Friday, August 12, 2011

First World War Centenary - Imperial War Museum

In 1988 I visited the Imperial War Museum and bought a cassette (who remembers those?) with extracts from the Museum's oral history program. Until the little was worn out, I have been able to listen to about 45 minutes from the vast archive of interviews with eye-witnesses of the Great War. This material would be great source for a podcast, as is also shown by the Armistice Podcast (feed) and the Imperial War Museum has come to understand that as well.

Just now, they have begun producing the First World War Centenary podcast which will describe a large variety of aspects of the war with the help of their exceptional audio archive. I have heard the first installment and the series is off on a promising start. (feed)

Thanks to WWI podcaster Tom Tacken to point out this new podcast.
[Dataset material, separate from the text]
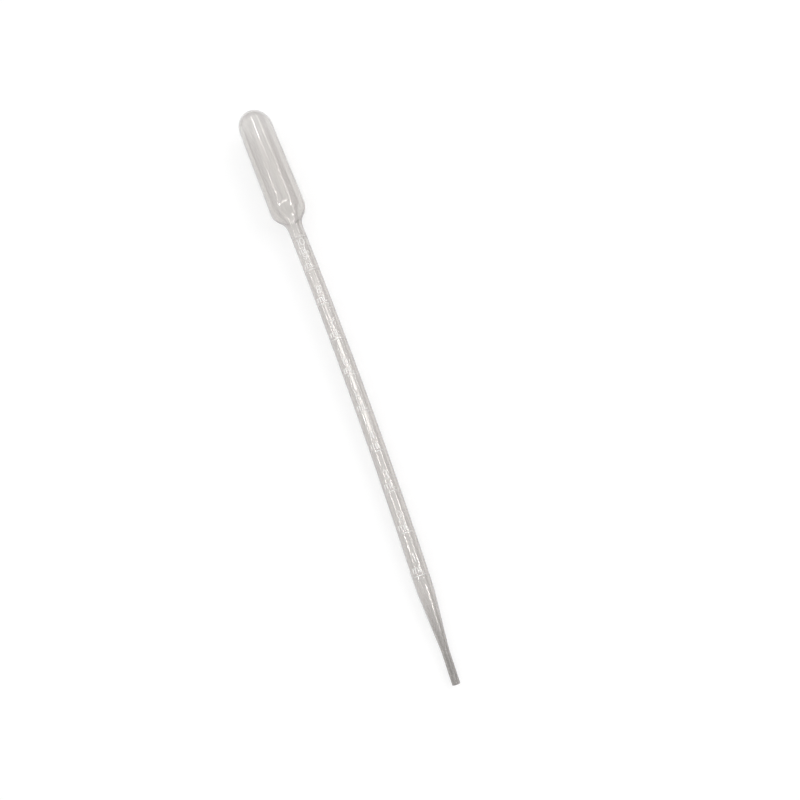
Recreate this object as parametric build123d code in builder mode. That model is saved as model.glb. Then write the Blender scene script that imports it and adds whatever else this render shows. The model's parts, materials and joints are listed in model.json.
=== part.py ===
"""A long graduated transfer pipette, blow-moulded in one piece from low-density polyethylene.

It lies on a flat surface: +Z is up, +Y runs towards the bulb, and the origin is on the surface, in the
middle of its footprint. The stem bows slightly to +X. The two mould halves met in the plane of that bow.
"""

import os
from math import asin, atan2, cos, degrees, hypot, pi, sin, sqrt, tan

from build123d import *

os.makedirs("parts", exist_ok=True)

# ---- Driving dimensions (mm) ----
overall_length = 330.0  # tip face to the top of the dome, along the axis

bulb_length = 82.0  # start of the neck to the top of the dome
dome_diameter = 19.6
shoulder_diameter = 20.3  # the bulb widens down to its shoulder, as its draft
shoulder_round = 8.0
neck_round = 13.0
neck_length = 1.1  # straight neck before that round
bulb_wall = 0.5

stem_diameter = 8.45
stem_wall = 0.35
bow_radius = 3490.0  # the stem's gentle bow

taper_length = 33.7  # end of the bowed stem to the start of the straight tip
taper_lead = 5.3  # straight stem before the cone
taper_blend = 115.0  # round between that and the cone
tip_blend = 65.0  # round between the cone and the tip
tip_length = 16.0
tip_diameter = 3.65
tip_wall = 0.7
blend_share = 0.9  # how much of a straight run its blend may take up

flash_height = 0.08  # the ridge that the mould's parting line leaves on both sides
flash_width = 0.3
pinch_length = 7.0  # the weld where the mould pinched the bulb shut
pinch_height = 0.3
pinch_width = 0.7

mark_volume = 1000.0  # mm3 between graduation lines: 1 mL
mark_count = 10
mark_width = 0.45
mark_height = 0.2

# ---- Worked-out sizes ----
stem_radius = stem_diameter / 2
bore_radius = stem_radius - stem_wall
tip_radius = tip_diameter / 2
stem_length = overall_length - bulb_length - taper_length - tip_length
dome_rise = bulb_length - dome_diameter / 2
shoulder_centre = shoulder_diameter / 2 - shoulder_round
neck_centre = stem_radius + neck_round
neck_reach = sqrt((neck_round + shoulder_round) ** 2 - (neck_centre - shoulder_centre) ** 2)
shoulder_rise = neck_length + neck_reach  # start of the neck to the widest circle

# ---- How it lies: on the bulb's shoulder and on the round at the top of the taper ----
half_slope = atan2(stem_radius - tip_radius, taper_length - taper_lead) / 2
top_round = min(taper_blend, blend_share * taper_lead / tan(half_slope))
reach = stem_length + shoulder_rise + taper_lead - top_round * tan(half_slope)
drop = shoulder_centre - stem_radius + top_round
tilt = asin((shoulder_round - top_round) / hypot(reach, drop)) + atan2(drop, reach)
half_turn = stem_length / 2 / bow_radius
bulb_lean = bow_radius * (1 - cos(half_turn)) + (dome_rise + shoulder_rise) / 2 * sin(half_turn)
middle_x = bulb_lean - (shoulder_diameter - dome_diameter) / 4
middle_y = (taper_length + tip_length - bulb_length - pinch_height) / 2
height = shoulder_centre * cos(tilt) + shoulder_round - (stem_length / 2 + shoulder_rise) * sin(tilt)
parting = Plane((middle_x, middle_y, height)).rotated((degrees(tilt), 0, 0))


def along(rise):
    """The parting plane moved along the bowed axis, its Y up the axis. Rise is from the stem's middle."""
    turn = rise / bow_radius
    spot = Pos(bow_radius * (cos(turn) - 1), bow_radius * sin(turn))
    return Plane(parting.location * spot * Rot(Z=degrees(turn)))


def across(rise):
    """The plane square to the bowed axis, its Y up, away from the surface the pipette lies on."""
    here = along(rise)
    return Plane(here.origin, x_dir=-here.x_dir, z_dir=here.y_dir)


def bulb_profile(bulb_inset, neck_inset):
    """Half of the bulb and neck, inset by the walls: the neck starts at Y = 0, the axis is X = 0."""
    neck_radius = stem_radius - neck_inset
    wide_radius = shoulder_diameter / 2 - bulb_inset
    dome_radius = dome_diameter / 2 - bulb_inset
    round_radius = shoulder_round - bulb_inset
    floor = shoulder_rise - round_radius
    with BuildSketch() as profile:
        with BuildLine():
            Polyline((0, dome_rise + dome_radius), (0, floor), (shoulder_centre, floor))
            RadiusArc((shoulder_centre, floor), (wide_radius, shoulder_rise), -round_radius)
            Line((wide_radius, shoulder_rise), (dome_radius, dome_rise))
            RadiusArc((dome_radius, dome_rise), (0, dome_rise + dome_radius), -dome_radius)
        make_face()
        Rectangle(neck_radius, shoulder_rise, align=(Align.MIN, Align.MIN))
        neck = profile.vertices().filter_by(lambda v: abs(v.X - neck_radius) < 1e-6 < v.Y)
        fillet(neck, neck_round + neck_inset)
    return profile.sketch


def tip_profile(stem_inset, tip_inset):
    """Half of the taper and tip, inset by the walls: the stem ends at Y = 0, the axis is X = 0."""
    top_radius = stem_radius - stem_inset
    end_radius = tip_radius - tip_inset
    cone_length = taper_length - taper_lead
    foot = -taper_length - tip_length
    ease = tan(atan2(top_radius - end_radius, cone_length) / 2)
    with BuildSketch() as profile:
        with BuildLine():
            Polyline(
                (0, 0),
                (top_radius, 0),
                (top_radius, -taper_lead),
                (end_radius, -taper_length),
                (end_radius, foot),
                (0, foot),
                close=True,
            )
        make_face()
        corners = profile.vertices().filter_by(lambda v: v.X > 0 and foot < v.Y < 0).sort_by(Axis.Y)
        fillet(corners[-1], min(taper_blend, blend_share * taper_lead / ease))
        fillet(corners[0], min(tip_blend, blend_share * tip_length / ease))
    return profile.sketch


# ---- Where the three stretches meet ----
bulb_plane = along(stem_length / 2)
tip_plane = along(-stem_length / 2)
bulb_axis = Axis(bulb_plane.origin, bulb_plane.y_dir)
tip_axis = Axis(tip_plane.origin, tip_plane.y_dir)
bow_axis = Axis((parting.location * Pos(-bow_radius, 0)).position, parting.z_dir)
bow_turn = degrees(2 * half_turn)

# The space inside the taper and tip holds the first millilitre, or nearly.
with BuildPart() as tip_bore:
    with BuildSketch(tip_plane):
        add(tip_profile(stem_wall, tip_wall))
    revolve(axis=tip_axis)

with BuildPart() as cavity:
    add(tip_bore.part)
    with BuildSketch(across(-stem_length / 2)):
        Circle(bore_radius)
    revolve(axis=bow_axis, revolution_arc=bow_turn)
    with BuildSketch(bulb_plane):
        add(bulb_profile(bulb_wall, stem_wall))
    revolve(axis=bulb_axis)


def mark_rise(count):
    """Where the pipette, held upright and filled from its tip, holds this many millilitres."""
    above_taper = count * mark_volume - tip_bore.part.volume
    return above_taper / (pi * bore_radius**2) - stem_length / 2


with BuildPart() as pipette:
    # The moulded outside: tip and taper, bowed stem with its parting lines, bulb.
    with BuildSketch(tip_plane):
        add(tip_profile(0, 0))
    revolve(axis=tip_axis)
    with BuildSketch(across(-stem_length / 2)):
        Circle(stem_radius)
        Rectangle(2 * (stem_radius + flash_height), flash_width)
    revolve(axis=bow_axis, revolution_arc=bow_turn)
    with BuildSketch(bulb_plane):
        add(bulb_profile(0, 0))
    revolve(axis=bulb_axis)

    # The parting lines down the tip, and up the bulb and over its dome.
    with BuildSketch(tip_plane):
        add(tip_profile(-flash_height, -flash_height))
        mirror(about=Plane.YZ)
    extrude(amount=flash_width / 2, both=True)
    with BuildSketch(bulb_plane):
        add(bulb_profile(-flash_height, -flash_height))
        mirror(about=Plane.YZ)
    extrude(amount=flash_width / 2, both=True)

    # The weld across the dome.
    with BuildSketch(bulb_plane):
        add(bulb_profile(-pinch_height, -flash_height))
        mirror(about=Plane.YZ)
        with Locations((0, bulb_length)):
            Rectangle(pinch_length, dome_diameter, mode=Mode.INTERSECT)
    extrude(amount=pinch_width / 2, both=True)

    # The graduation: raised lines on the upper side, which die away at the parting lines.
    for count in range(1, mark_count + 1):
        with BuildSketch(across(mark_rise(count))):
            with Locations((0, mark_height)):
                Circle(stem_radius)
        extrude(amount=mark_width / 2, both=True)

    add(cavity.part, mode=Mode.SUBTRACT)

pipette.part.label = "pipette"
export_step(pipette.part, "parts/pipette.step")
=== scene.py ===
"""A clear polyethylene transfer pipette, lying on a white surface under soft light.

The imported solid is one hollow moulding. A finer shell of the same form stands for it here: one closed mesh
of its outside, tip face and inside, with the raised graduation, the numerals and the mould's fine marks.
Sizes are in millimetres until the mesh is made, and are those of the solid.
"""

import json
import math

import bpy
import numpy as np
from mathutils import Matrix, Vector

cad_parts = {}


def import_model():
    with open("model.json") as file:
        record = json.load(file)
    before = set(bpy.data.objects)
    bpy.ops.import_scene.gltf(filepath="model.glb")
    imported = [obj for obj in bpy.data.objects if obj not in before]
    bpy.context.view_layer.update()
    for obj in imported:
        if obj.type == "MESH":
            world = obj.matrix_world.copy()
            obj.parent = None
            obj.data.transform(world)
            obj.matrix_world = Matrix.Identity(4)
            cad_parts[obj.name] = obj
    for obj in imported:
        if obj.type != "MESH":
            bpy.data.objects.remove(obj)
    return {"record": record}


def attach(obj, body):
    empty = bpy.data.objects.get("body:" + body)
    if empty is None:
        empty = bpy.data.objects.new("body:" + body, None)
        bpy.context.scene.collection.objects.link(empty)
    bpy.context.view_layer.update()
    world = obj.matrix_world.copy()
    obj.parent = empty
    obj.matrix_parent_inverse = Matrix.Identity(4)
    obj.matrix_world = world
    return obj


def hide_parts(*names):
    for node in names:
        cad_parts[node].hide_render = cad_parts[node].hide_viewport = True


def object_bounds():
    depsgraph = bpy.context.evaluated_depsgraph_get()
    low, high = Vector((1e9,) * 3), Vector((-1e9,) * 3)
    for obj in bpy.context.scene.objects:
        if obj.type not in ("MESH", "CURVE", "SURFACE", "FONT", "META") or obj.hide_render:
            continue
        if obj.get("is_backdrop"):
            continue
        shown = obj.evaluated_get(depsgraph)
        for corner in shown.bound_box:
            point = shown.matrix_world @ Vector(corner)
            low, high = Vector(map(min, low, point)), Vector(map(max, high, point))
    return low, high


MM = 0.001

# ---- Sizes of the moulding (mm), measured along its axis from the tip ----
OVERALL_LENGTH = 330.0
BULB_LENGTH = 82.0
DOME_RADIUS = 9.8
SHOULDER_RADIUS = 10.15
SHOULDER_ROUND = 8.0
NECK_ROUND = 13.0
NECK_LENGTH = 1.1
BULB_WALL = 0.5
STEM_RADIUS = 4.225
STEM_WALL = 0.35
BOW_RADIUS = 3490.0
TAPER_LENGTH = 33.7
TAPER_LEAD = 5.3
TAPER_BLEND = 115.0
TIP_BLEND = 65.0
BLEND_SHARE = 0.9
TIP_LENGTH = 16.0
TIP_RADIUS = 1.825
TIP_WALL = 0.7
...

Listening ideas for 12 August 2011

KQED's Forum
John Muir's Life and Legacy
We explore the life, legend and legacy of the man known as "The Father of the National Parks."
(review, feed)

Radio Open Source
Saad Haroon: Pakistan as a bad Bollywood comedy
What’s acceptable, then, as public humor as Saad Haroon reads the rule? Terrorists, believe it or not. Young women in burkas. President Zardari’s lust for “money, money, money.” And before him, General / President Musharraf’s lust for “power, power, power.” In the stage bits he shared with us, I liked Saad Haroon’s voice-over for a Bollywood love story, “Pipeline of Passion,” between Musharraf of Pakistan and President Sonia Gandhi of India — the man in uniform and the bereaved widow, on the phone late at night: “Mushy, you take Kashmir…” “No, Sonia, you take Kashmir…” I also love his version of a Pakistani street guy talking with a mouthful of pan leaves.
(review, feed)

Finding planets around other stars - Lucianne Walkowicz
How do we find planets -- even habitable planets -- around other stars? By looking for tiny dimming as a planet passes in front of its sun, TED Fellow Lucianne Walkowicz and the Kepler mission have found some 1,200 potential new planetary systems. With new techniques, they may even find ones with the right conditions for life.